Short exercise
Return the line containing "imported = [obj", the line containing "return low / MM, high / MM", and every line between them, exactly as they stand. Output nothing else.

Information shown
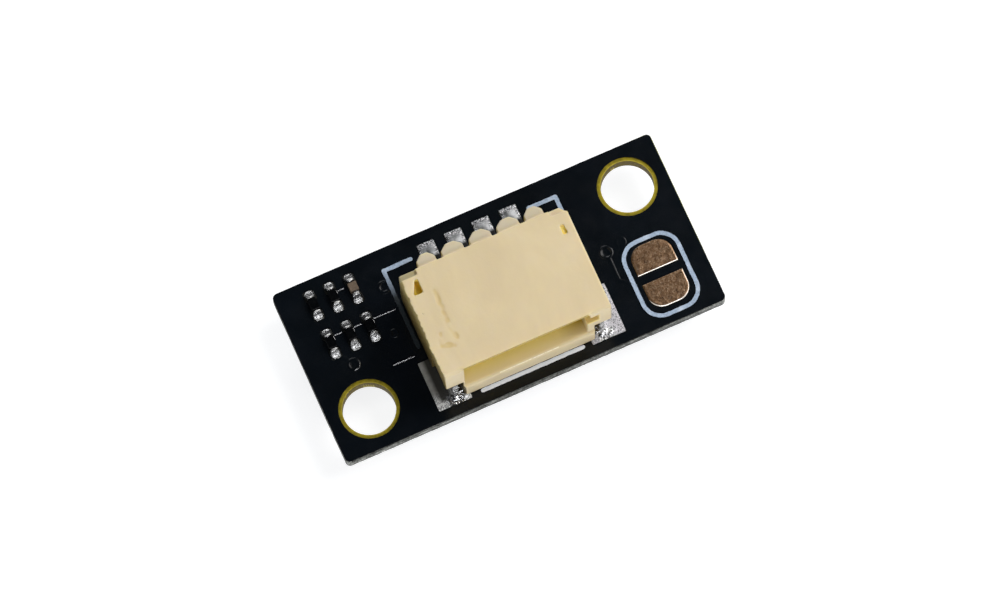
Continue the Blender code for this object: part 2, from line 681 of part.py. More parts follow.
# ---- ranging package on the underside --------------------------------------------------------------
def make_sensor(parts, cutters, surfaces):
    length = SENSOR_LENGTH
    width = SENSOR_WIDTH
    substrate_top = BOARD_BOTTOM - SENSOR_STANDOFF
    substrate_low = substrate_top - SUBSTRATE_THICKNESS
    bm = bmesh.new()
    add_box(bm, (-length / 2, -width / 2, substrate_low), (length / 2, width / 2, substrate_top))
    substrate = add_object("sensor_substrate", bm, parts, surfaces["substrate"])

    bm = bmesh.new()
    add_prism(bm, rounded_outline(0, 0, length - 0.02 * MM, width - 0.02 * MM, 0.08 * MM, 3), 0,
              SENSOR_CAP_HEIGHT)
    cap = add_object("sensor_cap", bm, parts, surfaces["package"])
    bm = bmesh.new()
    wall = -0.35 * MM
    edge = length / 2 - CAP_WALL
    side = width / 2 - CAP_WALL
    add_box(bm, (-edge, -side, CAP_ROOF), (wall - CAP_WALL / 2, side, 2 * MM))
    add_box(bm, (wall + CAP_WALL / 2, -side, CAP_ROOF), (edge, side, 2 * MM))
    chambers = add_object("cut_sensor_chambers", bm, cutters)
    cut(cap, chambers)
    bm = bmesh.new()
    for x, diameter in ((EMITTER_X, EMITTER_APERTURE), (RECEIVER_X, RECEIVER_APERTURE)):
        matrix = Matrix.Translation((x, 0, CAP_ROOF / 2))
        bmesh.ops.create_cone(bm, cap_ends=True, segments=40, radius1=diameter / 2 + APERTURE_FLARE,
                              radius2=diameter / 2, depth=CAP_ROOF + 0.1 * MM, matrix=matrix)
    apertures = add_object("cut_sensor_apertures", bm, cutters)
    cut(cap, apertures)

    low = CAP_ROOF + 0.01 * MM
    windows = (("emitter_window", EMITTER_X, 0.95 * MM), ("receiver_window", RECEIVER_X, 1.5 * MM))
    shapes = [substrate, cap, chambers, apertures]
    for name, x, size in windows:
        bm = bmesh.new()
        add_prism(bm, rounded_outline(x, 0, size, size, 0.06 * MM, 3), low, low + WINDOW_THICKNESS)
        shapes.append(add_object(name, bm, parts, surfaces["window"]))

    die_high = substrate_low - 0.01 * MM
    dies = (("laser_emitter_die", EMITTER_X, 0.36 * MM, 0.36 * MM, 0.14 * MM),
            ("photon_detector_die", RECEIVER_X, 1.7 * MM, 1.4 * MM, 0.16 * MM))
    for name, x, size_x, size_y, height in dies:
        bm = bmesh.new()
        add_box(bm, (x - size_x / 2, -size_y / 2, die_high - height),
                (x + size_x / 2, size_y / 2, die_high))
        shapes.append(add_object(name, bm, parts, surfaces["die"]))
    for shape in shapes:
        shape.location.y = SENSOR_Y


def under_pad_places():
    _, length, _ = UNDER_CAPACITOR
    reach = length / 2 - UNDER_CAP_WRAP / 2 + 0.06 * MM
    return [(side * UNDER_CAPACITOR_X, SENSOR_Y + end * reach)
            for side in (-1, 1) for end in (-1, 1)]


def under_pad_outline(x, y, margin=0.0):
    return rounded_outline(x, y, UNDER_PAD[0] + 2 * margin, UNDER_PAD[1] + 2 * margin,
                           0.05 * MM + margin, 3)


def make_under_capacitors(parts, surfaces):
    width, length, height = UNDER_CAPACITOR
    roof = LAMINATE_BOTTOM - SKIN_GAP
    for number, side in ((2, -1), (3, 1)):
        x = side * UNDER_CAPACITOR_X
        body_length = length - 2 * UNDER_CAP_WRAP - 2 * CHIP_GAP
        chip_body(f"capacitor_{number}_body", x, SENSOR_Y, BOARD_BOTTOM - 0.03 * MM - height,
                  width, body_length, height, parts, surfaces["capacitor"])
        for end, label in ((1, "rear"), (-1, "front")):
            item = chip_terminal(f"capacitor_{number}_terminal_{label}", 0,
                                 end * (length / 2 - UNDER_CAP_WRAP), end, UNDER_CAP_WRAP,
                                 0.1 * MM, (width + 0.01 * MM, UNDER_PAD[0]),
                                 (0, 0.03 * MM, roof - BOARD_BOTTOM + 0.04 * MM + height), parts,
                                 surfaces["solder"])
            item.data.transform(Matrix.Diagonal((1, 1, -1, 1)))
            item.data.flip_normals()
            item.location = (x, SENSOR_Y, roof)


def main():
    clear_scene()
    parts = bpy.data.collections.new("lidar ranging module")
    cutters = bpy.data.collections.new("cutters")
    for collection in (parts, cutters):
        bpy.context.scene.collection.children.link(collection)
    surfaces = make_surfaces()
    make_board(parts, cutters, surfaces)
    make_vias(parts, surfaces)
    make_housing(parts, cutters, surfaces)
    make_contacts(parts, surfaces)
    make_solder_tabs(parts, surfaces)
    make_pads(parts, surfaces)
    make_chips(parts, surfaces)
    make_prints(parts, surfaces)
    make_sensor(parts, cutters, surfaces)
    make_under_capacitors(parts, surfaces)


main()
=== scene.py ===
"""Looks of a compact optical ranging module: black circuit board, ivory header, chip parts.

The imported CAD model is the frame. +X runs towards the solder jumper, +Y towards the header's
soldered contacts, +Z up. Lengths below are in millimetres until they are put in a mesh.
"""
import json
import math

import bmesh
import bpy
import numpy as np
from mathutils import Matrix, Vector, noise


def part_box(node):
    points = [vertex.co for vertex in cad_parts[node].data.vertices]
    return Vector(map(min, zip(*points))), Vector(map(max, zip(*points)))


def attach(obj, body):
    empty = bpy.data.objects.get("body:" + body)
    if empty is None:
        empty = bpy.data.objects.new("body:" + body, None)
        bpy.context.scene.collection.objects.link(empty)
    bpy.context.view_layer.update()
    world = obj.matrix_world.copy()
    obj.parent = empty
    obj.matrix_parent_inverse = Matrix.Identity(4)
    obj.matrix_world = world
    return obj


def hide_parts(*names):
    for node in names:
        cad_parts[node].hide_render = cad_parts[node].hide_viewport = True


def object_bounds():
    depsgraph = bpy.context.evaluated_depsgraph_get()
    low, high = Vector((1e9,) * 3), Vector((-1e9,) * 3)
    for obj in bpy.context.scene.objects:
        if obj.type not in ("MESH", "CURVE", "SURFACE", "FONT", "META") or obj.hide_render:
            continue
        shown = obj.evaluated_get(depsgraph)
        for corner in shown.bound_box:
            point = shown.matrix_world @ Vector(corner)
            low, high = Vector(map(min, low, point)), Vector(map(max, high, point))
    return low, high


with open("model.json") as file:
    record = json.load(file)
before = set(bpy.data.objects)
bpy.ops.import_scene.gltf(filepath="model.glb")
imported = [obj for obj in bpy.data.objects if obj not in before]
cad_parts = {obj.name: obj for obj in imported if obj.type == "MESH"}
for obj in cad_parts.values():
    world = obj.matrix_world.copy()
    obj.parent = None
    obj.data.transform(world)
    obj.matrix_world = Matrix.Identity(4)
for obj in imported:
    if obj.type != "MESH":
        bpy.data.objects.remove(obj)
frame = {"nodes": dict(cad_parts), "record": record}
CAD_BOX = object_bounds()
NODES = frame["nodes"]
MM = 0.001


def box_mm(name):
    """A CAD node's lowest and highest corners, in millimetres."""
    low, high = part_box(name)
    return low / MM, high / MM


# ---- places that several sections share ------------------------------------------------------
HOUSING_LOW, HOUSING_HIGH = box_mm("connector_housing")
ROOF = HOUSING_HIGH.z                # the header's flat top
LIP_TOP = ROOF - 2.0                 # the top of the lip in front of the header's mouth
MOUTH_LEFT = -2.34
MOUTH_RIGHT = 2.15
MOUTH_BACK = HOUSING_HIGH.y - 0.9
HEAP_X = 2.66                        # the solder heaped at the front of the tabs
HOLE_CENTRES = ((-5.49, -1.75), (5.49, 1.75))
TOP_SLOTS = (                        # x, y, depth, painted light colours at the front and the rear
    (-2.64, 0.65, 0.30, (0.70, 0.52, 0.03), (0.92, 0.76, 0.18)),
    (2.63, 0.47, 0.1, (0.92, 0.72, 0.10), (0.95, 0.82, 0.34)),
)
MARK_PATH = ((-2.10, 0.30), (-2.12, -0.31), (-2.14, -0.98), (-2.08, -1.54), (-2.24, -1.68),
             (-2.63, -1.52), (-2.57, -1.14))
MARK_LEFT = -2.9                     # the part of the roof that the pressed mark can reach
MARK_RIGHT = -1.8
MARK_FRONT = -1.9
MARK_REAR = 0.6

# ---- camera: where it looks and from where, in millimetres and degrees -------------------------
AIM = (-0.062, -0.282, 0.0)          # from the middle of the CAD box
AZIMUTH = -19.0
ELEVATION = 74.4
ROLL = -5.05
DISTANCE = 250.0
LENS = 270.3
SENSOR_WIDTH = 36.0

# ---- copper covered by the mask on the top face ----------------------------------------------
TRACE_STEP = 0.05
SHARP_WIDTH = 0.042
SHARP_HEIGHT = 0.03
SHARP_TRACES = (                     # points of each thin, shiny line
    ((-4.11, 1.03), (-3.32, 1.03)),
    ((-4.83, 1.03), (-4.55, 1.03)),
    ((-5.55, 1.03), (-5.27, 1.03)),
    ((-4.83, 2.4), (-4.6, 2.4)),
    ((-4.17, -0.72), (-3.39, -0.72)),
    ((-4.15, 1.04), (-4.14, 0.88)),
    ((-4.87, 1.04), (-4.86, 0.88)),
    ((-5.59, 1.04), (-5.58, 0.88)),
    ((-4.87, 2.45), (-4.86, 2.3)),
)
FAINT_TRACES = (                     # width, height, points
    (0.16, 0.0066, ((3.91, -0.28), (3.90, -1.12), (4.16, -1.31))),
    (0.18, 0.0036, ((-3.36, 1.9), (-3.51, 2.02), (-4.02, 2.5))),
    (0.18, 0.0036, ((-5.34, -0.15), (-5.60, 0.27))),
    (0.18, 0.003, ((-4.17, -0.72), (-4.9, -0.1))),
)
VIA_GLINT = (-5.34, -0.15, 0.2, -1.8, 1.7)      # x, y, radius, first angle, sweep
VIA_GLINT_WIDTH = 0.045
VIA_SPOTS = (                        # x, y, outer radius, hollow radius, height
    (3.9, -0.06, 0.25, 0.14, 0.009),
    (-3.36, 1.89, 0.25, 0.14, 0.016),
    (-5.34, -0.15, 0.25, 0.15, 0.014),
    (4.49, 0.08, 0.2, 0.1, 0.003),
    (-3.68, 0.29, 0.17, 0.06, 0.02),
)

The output
imported = [obj for obj in bpy.data.objects if obj not in before]
cad_parts = {obj.name: obj for obj in imported if obj.type == "MESH"}
for obj in cad_parts.values():
    world = obj.matrix_world.copy()
    obj.parent = None
    obj.data.transform(world)
    obj.matrix_world = Matrix.Identity(4)
for obj in imported:
    if obj.type != "MESH":
        bpy.data.objects.remove(obj)
frame = {"nodes": dict(cad_parts), "record": record}
CAD_BOX = object_bounds()
NODES = frame["nodes"]
MM = 0.001


def box_mm(name):
    """A CAD node's lowest and highest corners, in millimetres."""
    low, high = part_box(name)
    return low / MM, high / MM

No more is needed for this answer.